- _Objective_: Within the data that follows, how many lines carry the string "from"? Give the number alone.

-*-*-

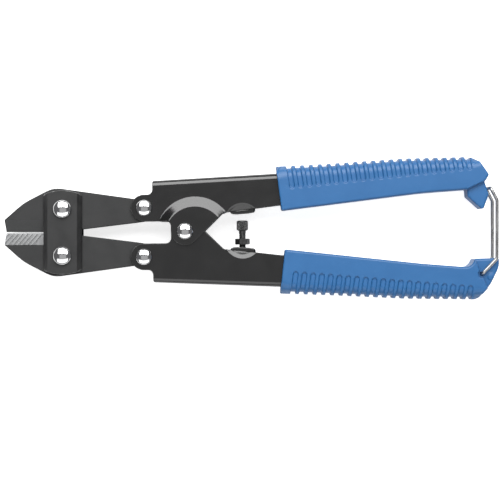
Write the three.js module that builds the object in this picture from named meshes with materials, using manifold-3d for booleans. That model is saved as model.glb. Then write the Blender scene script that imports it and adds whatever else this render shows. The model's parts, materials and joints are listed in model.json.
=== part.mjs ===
// Compact bolt cutters, 210 mm long, lying flat. Millimetres, +Z up. The jaws point to -X, the
// grips to +X and the upper handle lies on the +Y side. The jaw pivots lie on x = 0 of the head
// frame, and the cutting line is y = 0. Handles, grips and latch are drawn in the pair frame, which
// has its origin on the centre pivot and its u axis along the line halfway between the handles.
import * as THREE from 'three';
import { mergeVertices } from 'three/addons/utils/BufferGeometryUtils.js';
import Module from 'manifold-3d';

const wasm = await Module();
wasm.setup();

const degrees = THREE.MathUtils.degToRad;

// ---- Driving dimensions ----
const GAP = 0.2; // running clearance between pieces
const ARC_STEP = degrees(15);
const ROUND_SIDES = 24;
const DOME_STEPS = 4;

const JAW_PIVOT_Y = 9.9; // jaw pivots at (0, +-JAW_PIVOT_Y)
const LINK_PIVOT = [34.55, 10.35]; // jaw tail to handle, mirrored for the lower one
const CENTRE_PIVOT = [51.95, 0.5];
const LEAN = degrees(0.7); // of the pair frame
const OPEN_PIVOT_PLAY = 0.15; // extra radius of the upper jaw's tail hole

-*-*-

- _Response_: 4